On Fri, May 16, 2025 at 09:23:13PM -0500, Grant Taylor via mailop wrote:
> On 5/16/25 6:19 AM, Gellner, Oliver via mailop wrote:
> > Thanks for the information. Using certificates from a third party for
> > client authentication, where you have no control what other certificates
> > are being issued and subsequently accepted by your server, has always
> > been a strange idea anyway.
> 
> I don't have any problem with using certificates from a third party for
> client /authentication/.
> 
> Just because a client is /authenticated/ doesn't mean that they are
> /authorized/ to do diddly squat.
> 
> /Authorization/ should be based on the subject.
> 
> I don't care how many certificates that Let's Encrypt (or any other CA) has
> issued.  I make configure my MTA to verify that the client is
> /authenticated/ with a valid certificate *AND* that the subject of said
> certificate is /authorized/.  It's a two part test.  Combining the parts
> makes all the other certificates from the CA immaterial.
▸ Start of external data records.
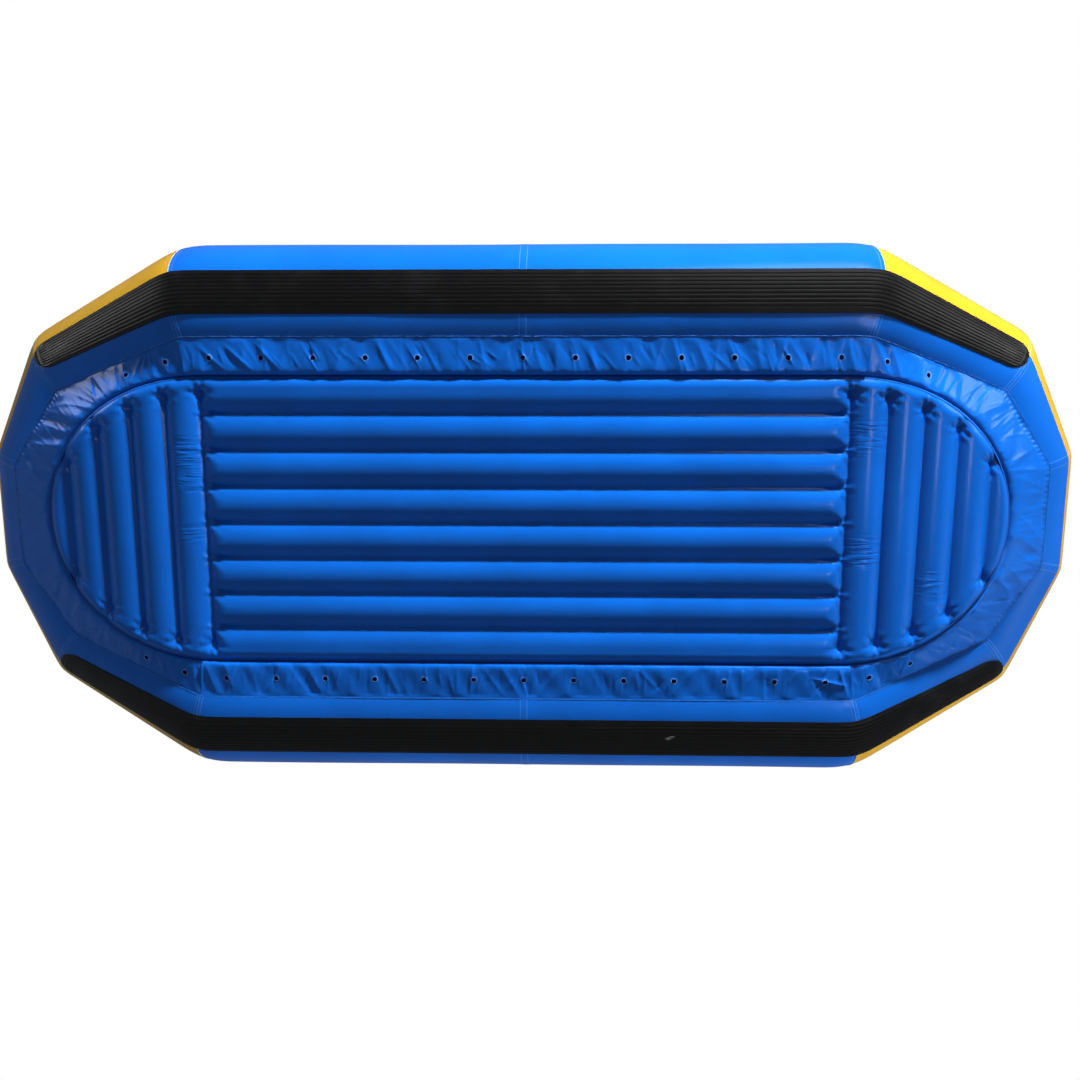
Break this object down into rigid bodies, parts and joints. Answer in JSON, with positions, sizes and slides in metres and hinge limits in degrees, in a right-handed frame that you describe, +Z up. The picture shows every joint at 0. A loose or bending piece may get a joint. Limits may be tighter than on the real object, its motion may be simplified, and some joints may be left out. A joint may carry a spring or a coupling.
{
  "type": "inflatable fishing raft",
  "caption": "Self-bailing inflatable raft: ring of air tubes rising at both ends, I-beam floor joined by a drained apron, thwarts, wear strips, valves and D-rings.",
  "frame": {"origin": "on the ground under the middle of the hull, at the bottom centre of its bounding box", "axes": "+X towards the bow, +Y to port, +Z up"},
  "size_m": [4.5172, 2.1, 0.7826],
  "materials": {
    "blue_coated_fabric": "glossy PVC-coated fabric",
    "yellow_coated_fabric": "glossy PVC-coated fabric",
    "blue_inner_fabric": "satin",
    "black_ribbed_rubber": "satin, ribbed",
    "black_webbing": "woven",
    "black_valve_plastic": "satin",
    "grey_poppet_plastic": "satin",
    "stainless_steel": "polished"
  },
  "bodies": {
    "hull": {"bow_apron": "blue_coated_fabric", "bow_carry_handle": "black_webbing", "bow_diaphragm": "blue_inner_fabric", "bow_nose_lower_panel": "blue_coated_fabric", "bow_nose_upper_panel": "yellow_coated_fabric", "bow_port_quarter_lower_panel": "blue_coated_fabric", "bow_port_quarter_upper_panel": "yellow_coated_fabric", "bow_port_valve_body": "black_valve_plastic", "bow_starboard_quarter_lower_panel": "blue_coated_fabric", "bow_starboard_quarter_upper_panel": "yellow_coated_fabric", "bow_starboard_valve_body": "black_valve_plastic", "bow_thwart": "blue_coated_fabric", "bow_thwart_valve_body": "black_valve_plastic", "floor_lower_skin": "blue_coated_fabric", "floor_relief_valve": "black_valve_plastic", "floor_upper_skin": "blue_coated_fabric", "floor_valve_body": "black_valve_plastic", "port_apron": "blue_coated_fabric", "port_diaphragm": "blue_inner_fabric", "port_side_tube": "blue_coated_fabric", "port_wear_strip": "black_ribbed_rubber", "starboard_apron": "blue_coated_fabric", "starboard_diaphragm": "blue_inner_fabric", "starboard_side_tube": "blue_coated_fabric", "starboard_wear_strip": "black_ribbed_rubber", "stern_apron": "blue_coated_fabric", "stern_carry_handle": "black_webbing", "stern_diaphragm": "blue_inner_fabric", "stern_nose_lower_panel": "blue_coated_fabric", "stern_nose_upper_panel": "yellow_coated_fabric", "stern_port_quarter_lower_panel": "blue_coated_fabric", "stern_port_quarter_upper_panel": "yellow_coated_fabric", "stern_port_valve_body": "black_valve_plastic", "stern_starboard_quarter_lower_panel": "blue_coated_fabric", "stern_starboard_quarter_upper_panel": "yellow_coated_fabric", "stern_starboard_valve_body": "black_valve_plastic", "stern_thwart": "blue_coated_fabric", "stern_thwart_valve_body": "black_valve_plastic"},
    "aft_port_d_ring": {"aft_port_d_ring": "stainless_steel"},
    "aft_starboard_d_ring": {"aft_starboard_d_ring": "stainless_steel"},
    "forward_port_d_ring": {"forward_port_d_ring": "stainless_steel"},
    "forward_starboard_d_ring": {"forward_starboard_d_ring": "stainless_steel"},
    "middle_port_d_ring": {"middle_port_d_ring": "stainless_steel"},
    "middle_starboard_d_ring": {"middle_starboard_d_ring": "stainless_steel"},
    "bow_port_valve_poppet": {"bow_port_valve_poppet": "grey_poppet_plastic"},
    "bow_starboard_valve_poppet": {"bow_starboard_valve_poppet": "grey_poppet_plastic"},
    "bow_thwart_valve_poppet": {"bow_thwart_valve_poppet": "grey_poppet_plastic"},
    "floor_valve_poppet": {"floor_valve_poppet": "grey_poppet_plastic"},
    "stern_port_valve_poppet": {"stern_port_valve_poppet": "grey_poppet_plastic"},
    "stern_starboard_valve_poppet": {"stern_starboard_valve_poppet": "grey_poppet_plastic"},
    "stern_thwart_valve_poppet": {"stern_thwart_valve_poppet": "grey_poppet_plastic"},
    "bow_port_valve_cap": {"bow_port_valve_cap": "black_valve_plastic"},
    "bow_starboard_valve_cap": {"bow_starboard_valve_cap": "black_valve_plastic"},
    "bow_thwart_valve_cap": {"bow_thwart_valve_cap": "black_valve_plastic"},
    "floor_valve_cap": {"floor_valve_cap": "black_valve_plastic"},
    "stern_port_valve_cap": {"stern_port_valve_cap": "black_valve_plastic"},
    "stern_starboard_valve_cap": {"stern_starboard_valve_cap": "black_valve_plastic"},
    "stern_thwart_valve_cap": {"stern_thwart_valve_cap": "black_valve_plastic"}
  },
  "joints": [
    {"name": "aft_port_d_ring_swing", "type": "hinge", "parent": "hull", "child": "aft_port_d_ring", "pos_m": [-0.93, 0.98993, 0.46794], "axis": [1, 0, 0], "range_deg": [0, 190]},
    {"name": "aft_starboard_d_ring_swing", "type": "hinge", "parent": "hull", "child": "aft_starboard_d_ring", "pos_m": [-0.93, -0.98993, 0.46794], "axis": [-1, 0, 0], "range_deg": [0, 190]},
    {"name": "forward_port_d_ring_swing", "type": "hinge", "parent": "hull", "child": "forward_port_d_ring", "pos_m": [0.93, 0.98993, 0.46794], "axis": [1, 0, 0], "range_deg": [0, 190]},
    {"name": "forward_starboard_d_ring_swing", "type": "hinge", "parent": "hull", "child": "forward_starboard_d_ring", "pos_m": [0.93, -0.98993, 0.46794], "axis": [-1, 0, 0], "range_deg": [0, 190]},
    {"name": "middle_port_d_ring_swing", "type": "hinge", "parent": "hull", "child": "middle_port_d_ring", "pos_m": [0, 0.98993, 0.46794], "axis": [1, 0, 0], "range_deg": [0, 190]},
    {"name": "middle_starboard_d_ring_swing", "type": "hinge", "parent": "hull", "child": "middle_starboard_d_ring", "pos_m": [0, -0.98993, 0.46794], "axis": [-1, 0, 0], "range_deg": [0, 190]},
    {"name": "bow_port_valve_poppet_press", "type": "slide", "parent": "hull", "child": "bow_port_valve_poppet", "axis": [0, 0.766, -0.6428], "range_m": [0, 0.007], "stiffness_N_per_m": 400, "springref_m": -0.004},
    {"name": "bow_starboard_valve_poppet_press", "type": "slide", "parent": "hull", "child": "bow_starboard_valve_poppet", "axis": [0, -0.766, -0.6428], "range_m": [0, 0.007], "stiffness_N_per_m": 400, "springref_m": -0.004},
    {"name": "bow_thwart_valve_poppet_press", "type": "slide", "parent": "hull", "child": "bow_thwart_valve_poppet", "axis": [0.7071, 0, -0.7071], "range_m": [0, 0.007], "stiffness_N_per_m": 400, "springref_m": -0.004},
    {"name": "floor_valve_poppet_press", "type": "slide", "parent": "hull", "child": "floor_valve_poppet", "axis": [0, 0, -1], "range_m": [0, 0.007], "stiffness_N_per_m": 400, "springref_m": -0.004},
    {"name": "stern_port_valve_poppet_press", "type": "slide", "parent": "hull", "child": "stern_port_valve_poppet", "axis": [0, 0.766, -0.6428], "range_m": [0, 0.007], "stiffness_N_per_m": 400, "springref_m": -0.004},
    {"name": "stern_starboard_valve_poppet_press", "type": "slide", "parent": "hull", "child": "stern_starboard_valve_poppet", "axis": [0, -0.766, -0.6428], "range_m": [0, 0.007], "stiffness_N_per_m": 400, "springref_m": -0.004},
    {"name": "stern_thwart_valve_poppet_press", "type": "slide", "parent": "hull", "child": "stern_thwart_valve_poppet", "axis": [-0.7071, 0, -0.7071], "range_m": [0, 0.007], "stiffness_N_per_m": 400, "springref_m": -0.004},
    {"name": "bow_port_valve_cap_turn", "type": "hinge", "parent": "hull", "child": "bow_port_valve_cap", "pos_m": [0.95, 0.55551, 0.46338], "axis": [0, -0.766, 0.6428], "range_deg": [0, 90]},
    {"name": "bow_starboard_valve_cap_turn", "type": "hinge", "parent": "hull", "child": "bow_starboard_valve_cap", "pos_m": [0.95, -0.55551, 0.46338], "axis": [0, 0.766, 0.6428], "range_deg": [0, 90]},
    {"name": "bow_thwart_valve_cap_turn", "type": "hinge", "parent": "hull", "child": "bow_thwart_valve_cap", "pos_m": [0.48565, 0.3, 0.48635], "axis": [-0.7071, 0, 0.7071], "range_deg": [0, 90]},
    {"name": "floor_valve_cap_turn", "type": "hinge", "parent": "hull", "child": "floor_valve_cap", "pos_m": [1.02, 0.06875, 0.122], "axis": [0, 0, 1], "range_deg": [0, 90]},
    {"name": "stern_port_valve_cap_turn", "type": "hinge", "parent": "hull", "child": "stern_port_valve_cap", "pos_m": [-0.95, 0.55551, 0.46338], "axis": [0, -0.766, 0.6428], "range_deg": [0, 90]},
    {"name": "stern_starboard_valve_cap_turn", "type": "hinge", "parent": "hull", "child": "stern_starboard_valve_cap", "pos_m": [-0.95, -0.55551, 0.46338], "axis": [0, 0.766, 0.6428], "range_deg": [0, 90]},
    {"name": "stern_thwart_valve_cap_turn", "type": "hinge", "parent": "hull", "child": "stern_thwart_valve_cap", "pos_m": [-0.48565, 0.3, 0.48635], "axis": [0.7071, 0, 0.7071], "range_deg": [0, 90]}
  ]
}
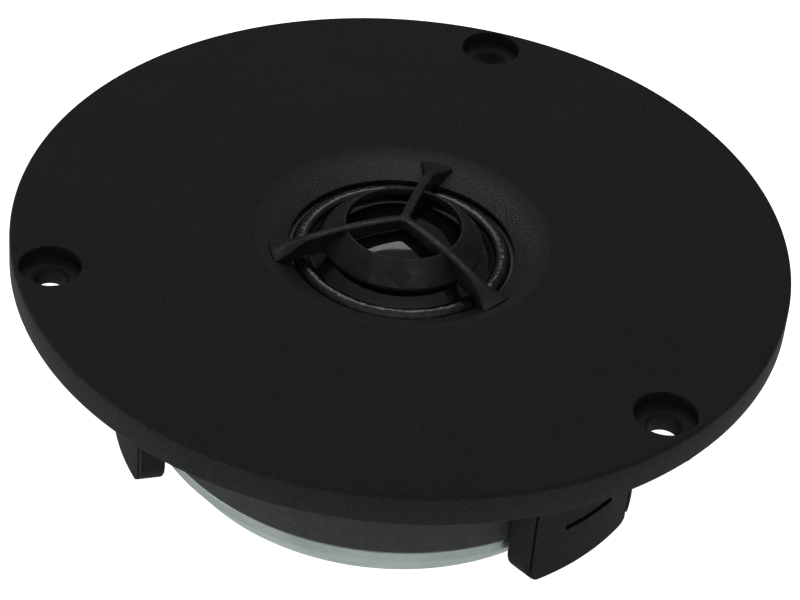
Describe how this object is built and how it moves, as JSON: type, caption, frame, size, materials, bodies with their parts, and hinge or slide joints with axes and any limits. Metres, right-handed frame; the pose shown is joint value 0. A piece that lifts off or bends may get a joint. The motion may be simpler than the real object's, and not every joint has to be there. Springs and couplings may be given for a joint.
{
  "type": "car tweeter",
  "caption": "Round flush-mount dome tweeter with a black face plate, horn mouth, phase plug and ferrite motor held by snap legs.",
  "frame": {"origin": "centre of the back plate's rear face, the lowest face of the part", "axes": "+Z along the dome's axis towards the listener, +Y towards one of the mounting screw holes"},
  "size_m": [0.104, 0.104, 0.0349],
  "materials": {
    "faceplate_plastic": "matte",
    "plug_plastic": "gloss",
    "foam": "matte",
    "carrier_plastic": "satin",
    "surround_film": "gloss",
    "dome_film": "gloss",
    "former_metal": "satin",
    "copper_wire": "gloss",
    "solder": "satin",
    "tinned_metal": "satin",
    "screw_steel": "satin",
    "plated_steel": "satin",
    "adhesive": "gloss",
    "ferrite": "matte",
    "copper_sheet": "satin",
    "felt": "matte"
  },
  "bodies": {
    "housing": {"faceplate": "faceplate_plastic", "phase_plug": "plug_plastic", "foam_gasket": "foam", "diaphragm_carrier": "carrier_plastic", "positive_lead": "copper_wire", "negative_lead": "copper_wire", "solder_joints": "solder", "terminal_block": "carrier_plastic", "positive_terminal": "tinned_metal", "negative_terminal": "tinned_metal", "terminal_screws": "screw_steel", "top_plate": "plated_steel", "front_adhesive": "adhesive", "magnet": "ferrite", "rear_adhesive": "adhesive", "back_plate": "plated_steel", "pole_piece": "plated_steel", "copper_cap": "copper_sheet", "pole_felt": "felt"},
    "diaphragm": {"dome": "dome_film", "surround": "surround_film", "voice_coil_former": "former_metal", "voice_coil": "copper_wire", "coil_tails": "copper_wire"}
  },
  "joints": [
    {"name": "dome_travel", "type": "slide", "parent": "housing", "child": "diaphragm", "axis": [0, 0, 1], "range_m": [-0.0003, 0.0003], "stiffness_N_per_m": 1000, "deforming": ["surround", "coil_tails"]}
  ]
}
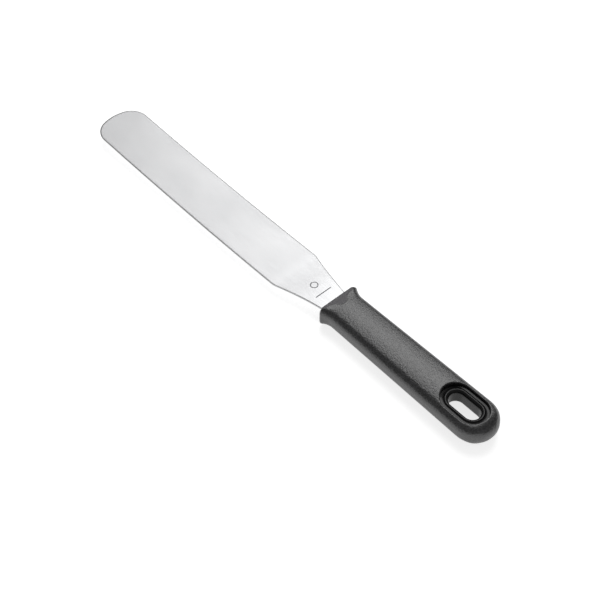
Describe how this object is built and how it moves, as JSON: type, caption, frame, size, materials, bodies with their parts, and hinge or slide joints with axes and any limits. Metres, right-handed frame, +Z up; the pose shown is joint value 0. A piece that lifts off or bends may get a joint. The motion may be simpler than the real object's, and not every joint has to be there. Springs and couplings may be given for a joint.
{
  "type": "palette knife",
  "caption": "Straight palette knife with a long round-ended spring-steel blade and a moulded handle with an oval hanging slot.",
  "frame": {"origin": "centre of the bounding box, at the level of the lowest point of the handle", "axes": "+X from the butt of the handle to the tip of the blade, +Z up, square to the blade's broad face"},
  "size_m": [0.316, 0.032, 0.014],
  "materials": {
    "blade_steel": "satin ground spring steel",
    "core_plastic": "black, smooth from the mould",
    "grip_plastic": "charcoal black, fine grained"
  },
  "bodies": {
    "root": {"blade": "blade_steel", "handle_core": "core_plastic", "handle_grip": "grip_plastic"}
  },
  "joints": []
}
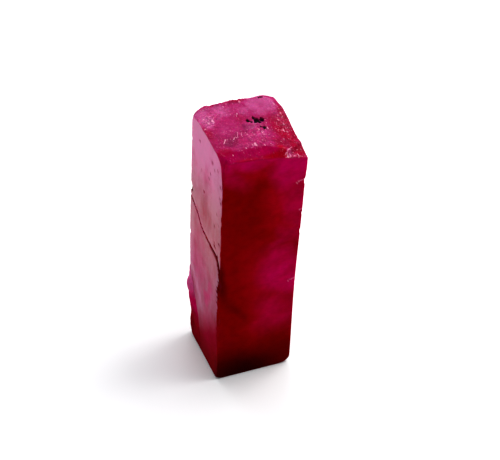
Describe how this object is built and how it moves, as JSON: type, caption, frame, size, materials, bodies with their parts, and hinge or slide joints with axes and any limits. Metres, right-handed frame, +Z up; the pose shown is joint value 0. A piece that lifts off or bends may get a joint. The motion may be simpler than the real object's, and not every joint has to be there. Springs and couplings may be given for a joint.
{
  "type": "raw ruby crystal",
  "caption": "Upright square bar of raw ruby with sawn sides and foot, a broken sugary top, chipped edges and a crack across one side.",
  "frame": {"origin": "middle of the sawn foot that the bar stands on", "axes": "+Z up along the bar, +X along the front face towards its right end, +Y from the front face to the back"},
  "size_m": [0.0155, 0.0155, 0.0502],
  "materials": {
    "ruby": "frosted saw marks on the sides, sugary fracture on top"
  },
  "bodies": {
    "root": {"ruby_crystal": "ruby"}
  },
  "joints": []
}
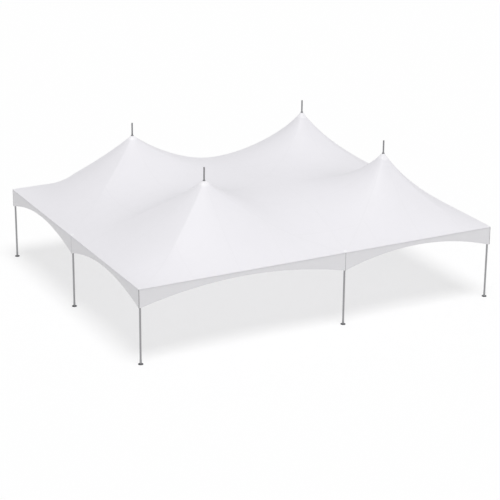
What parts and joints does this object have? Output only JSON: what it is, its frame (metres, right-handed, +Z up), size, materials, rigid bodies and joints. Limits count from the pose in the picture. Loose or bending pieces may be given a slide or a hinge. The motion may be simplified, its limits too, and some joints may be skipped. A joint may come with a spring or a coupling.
{
  "type": "high-peak marquee tent",
  "caption": "Open-sided high-peak frame marquee with a white membrane roof over masts on crossed cables, arched valances and slim legs with round feet.",
  "frame": {"origin": "on the ground under the middle of the plan", "axes": "+Z up, +X along the long sides towards the shorter bay, +Y from the front to the back"},
  "size_m": [12.36, 10.36, 4.94],
  "materials": {
    "frame_aluminium": "mill-finished tube, slightly dulled",
    "fitting_steel": "galvanised, matt",
    "mast_steel": "galvanised tube, matt grey",
    "stay_cable": "stranded galvanised wire",
    "canopy_membrane": "coated white textile, satin",
    "valance_membrane": "coated white textile, satin"
  },
  "bodies": {
    "root": {"leg_front_left": "frame_aluminium", "leg_front_middle": "frame_aluminium", "leg_front_right": "frame_aluminium", "leg_left_middle": "frame_aluminium", "leg_right_middle": "frame_aluminium", "leg_back_left": "frame_aluminium", "leg_back_middle": "frame_aluminium", "leg_back_right": "frame_aluminium", "corner_fitting_front_left": "fitting_steel", "tee_fitting_front_middle": "fitting_steel", "corner_fitting_front_right": "fitting_steel", "tee_fitting_left_middle": "fitting_steel", "tee_fitting_right_middle": "fitting_steel", "corner_fitting_back_left": "fitting_steel", "tee_fitting_back_middle": "fitting_steel", "corner_fitting_back_right": "fitting_steel", "eave_beam_front_left": "frame_aluminium", "eave_beam_front_right": "frame_aluminium", "eave_beam_back_left": "frame_aluminium", "eave_beam_back_right": "frame_aluminium", "eave_beam_left_front": "frame_aluminium", "eave_beam_left_back": "frame_aluminium", "eave_beam_right_front": "frame_aluminium", "eave_beam_right_back": "frame_aluminium", "mast_front_left": "mast_steel", "mast_front_right": "mast_steel", "mast_back_left": "mast_steel", "mast_back_right": "mast_steel", "cross_cable_front_left": "stay_cable", "diagonal_cable_front_left": "stay_cable", "cross_cable_front_right": "stay_cable", "diagonal_cable_front_right": "stay_cable", "cross_cable_back_left": "stay_cable", "diagonal_cable_back_left": "stay_cable", "cross_cable_back_right": "stay_cable", "diagonal_cable_back_right": "stay_cable", "centre_ring": "fitting_steel", "canopy": "canopy_membrane", "valance_front_left": "valance_membrane", "valance_front_right": "valance_membrane", "valance_back_left": "valance_membrane", "valance_back_right": "valance_membrane", "valance_left_front": "valance_membrane", "valance_left_back": "valance_membrane", "valance_right_front": "valance_membrane", "valance_right_back": "valance_membrane"}
  },
  "joints": []
}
You probably should not trust the subject name of a client certificate
from a public CA to be a valid binding to local authorisation data.
In typical deployments that means you trust every CA/B forum public
CA to identify your authorised users, which would not be a good idea.

Since we're talking about mail, FWIW, Postfix does not directly support
making authorisation decisions based on the client certificate name,
instead "check_ccert_access" uses the server certificate or public key
digest as the lookup key for the access policy.

-- 
    Viktor.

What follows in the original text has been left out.